Provide the data again in its entirety, exactly as given.
<<<<
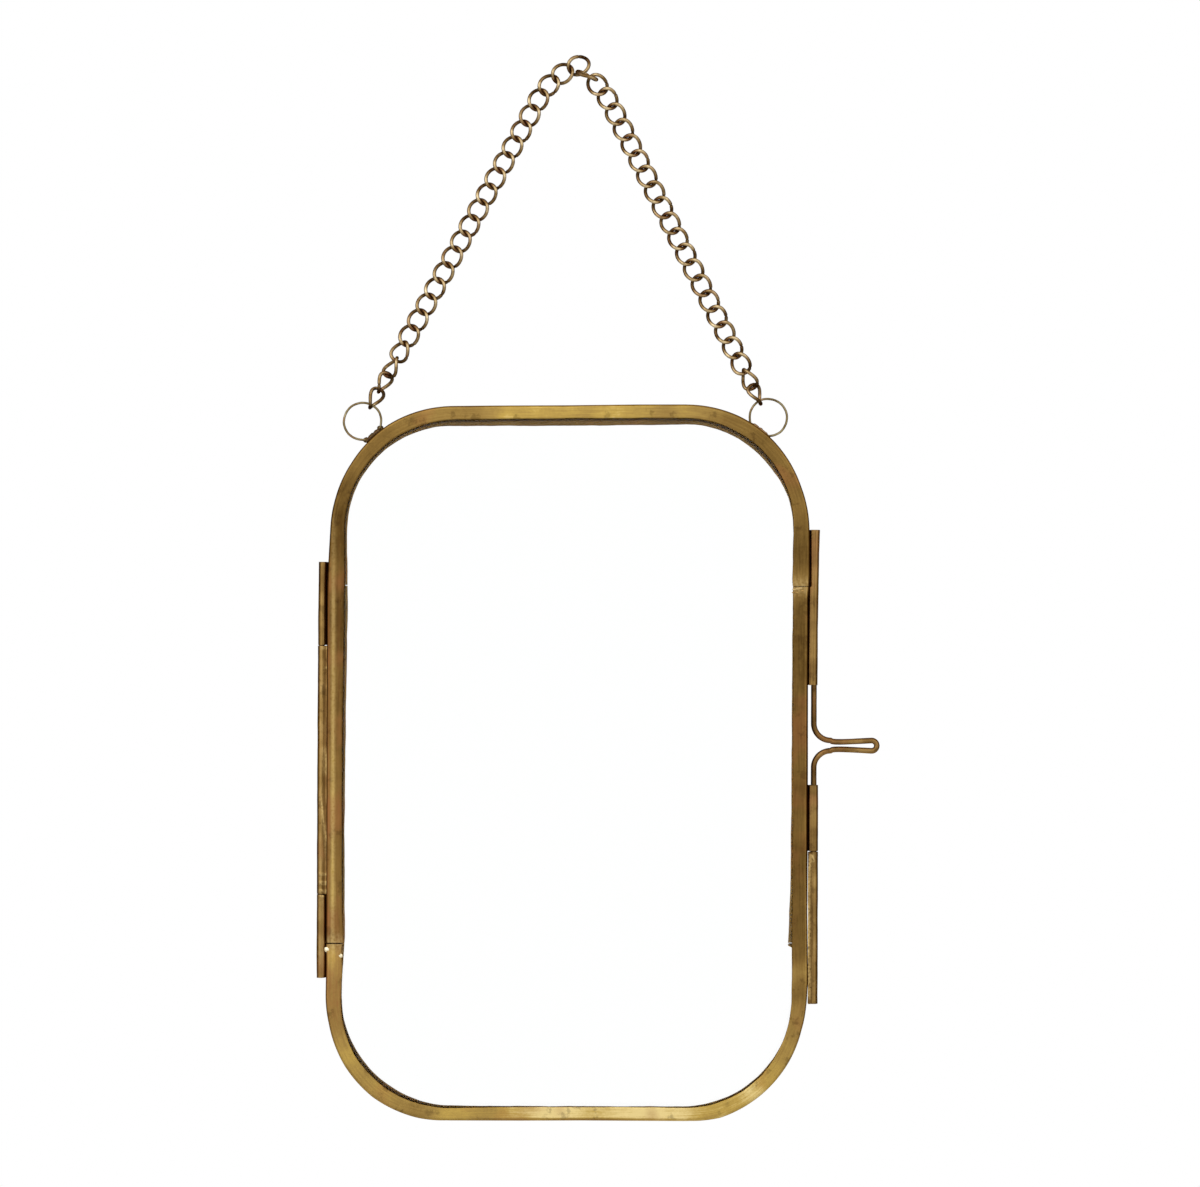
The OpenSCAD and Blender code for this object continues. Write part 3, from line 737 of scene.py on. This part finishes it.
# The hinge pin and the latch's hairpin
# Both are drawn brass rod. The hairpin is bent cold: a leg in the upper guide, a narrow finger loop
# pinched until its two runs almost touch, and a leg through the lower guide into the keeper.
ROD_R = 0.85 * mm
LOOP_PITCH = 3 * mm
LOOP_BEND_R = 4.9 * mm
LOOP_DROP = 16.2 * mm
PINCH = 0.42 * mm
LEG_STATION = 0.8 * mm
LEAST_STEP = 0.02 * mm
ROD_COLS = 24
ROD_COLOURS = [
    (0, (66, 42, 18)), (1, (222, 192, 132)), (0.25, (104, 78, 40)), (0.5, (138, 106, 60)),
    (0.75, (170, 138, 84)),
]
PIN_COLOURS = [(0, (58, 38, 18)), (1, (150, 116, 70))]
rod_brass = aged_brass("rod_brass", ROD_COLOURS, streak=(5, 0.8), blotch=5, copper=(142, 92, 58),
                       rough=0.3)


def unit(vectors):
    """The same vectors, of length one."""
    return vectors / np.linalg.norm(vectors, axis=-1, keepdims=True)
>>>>
_OUTPUT BELOW_
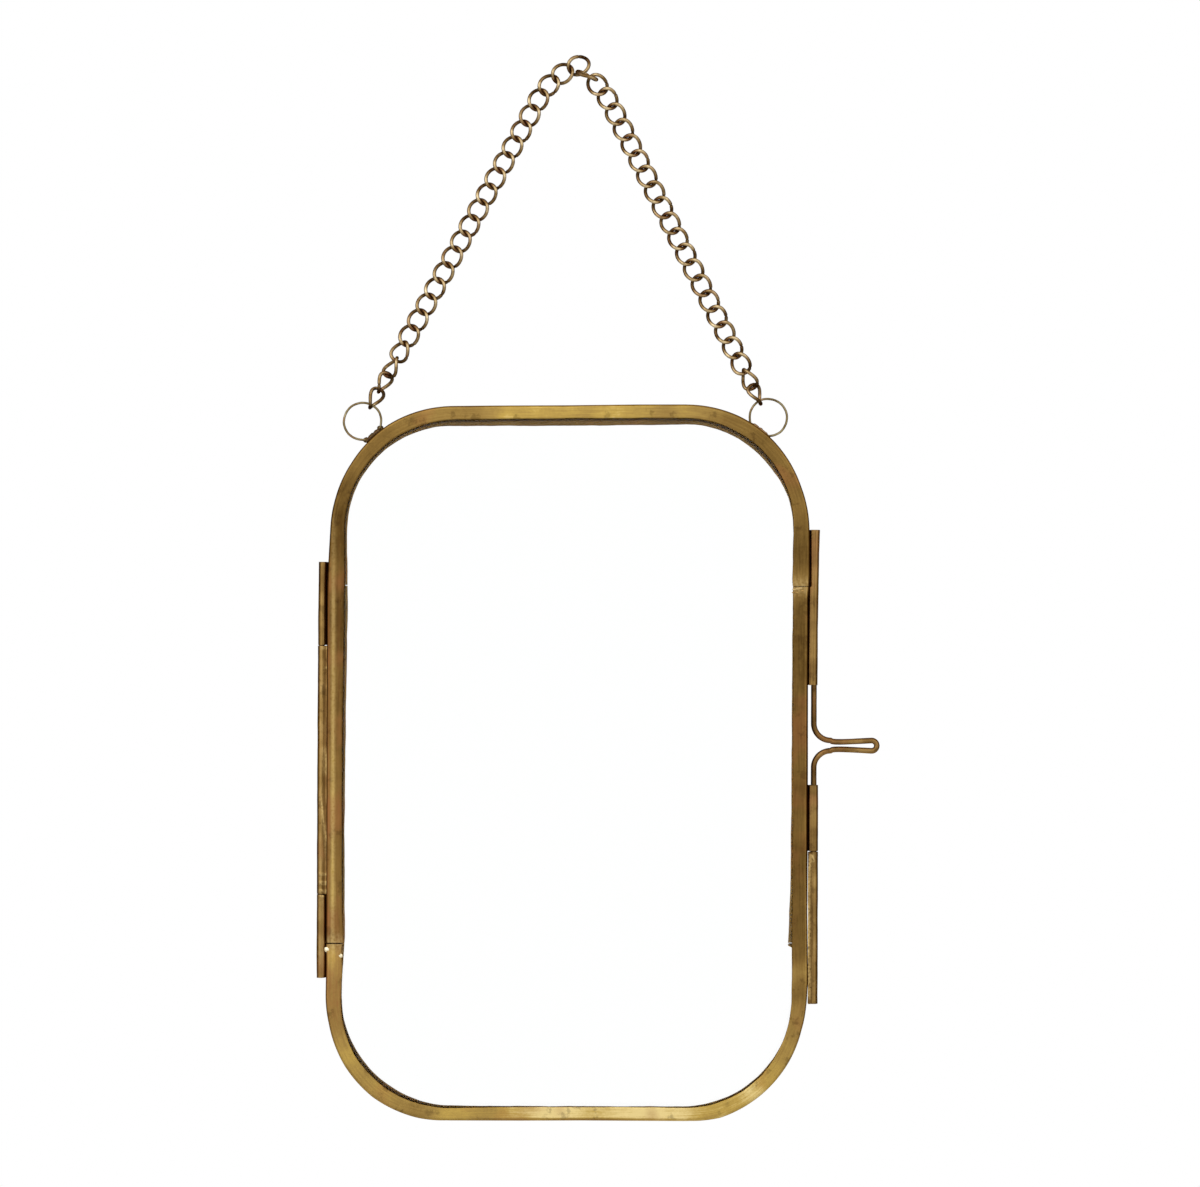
The OpenSCAD and Blender code for this object continues. Write part 3, from line 737 of scene.py on. This part finishes it.
# The hinge pin and the latch's hairpin
# Both are drawn brass rod. The hairpin is bent cold: a leg in the upper guide, a narrow finger loop
# pinched until its two runs almost touch, and a leg through the lower guide into the keeper.
ROD_R = 0.85 * mm
LOOP_PITCH = 3 * mm
LOOP_BEND_R = 4.9 * mm
LOOP_DROP = 16.2 * mm
PINCH = 0.42 * mm
LEG_STATION = 0.8 * mm
LEAST_STEP = 0.02 * mm
ROD_COLS = 24
ROD_COLOURS = [
    (0, (66, 42, 18)), (1, (222, 192, 132)), (0.25, (104, 78, 40)), (0.5, (138, 106, 60)),
    (0.75, (170, 138, 84)),
]
PIN_COLOURS = [(0, (58, 38, 18)), (1, (150, 116, 70))]
rod_brass = aged_brass("rod_brass", ROD_COLOURS, streak=(5, 0.8), blotch=5, copper=(142, 92, 58),
                       rough=0.3)


def unit(vectors):
    """The same vectors, of length one."""
    return vectors / np.linalg.norm(vectors, axis=-1, keepdims=True)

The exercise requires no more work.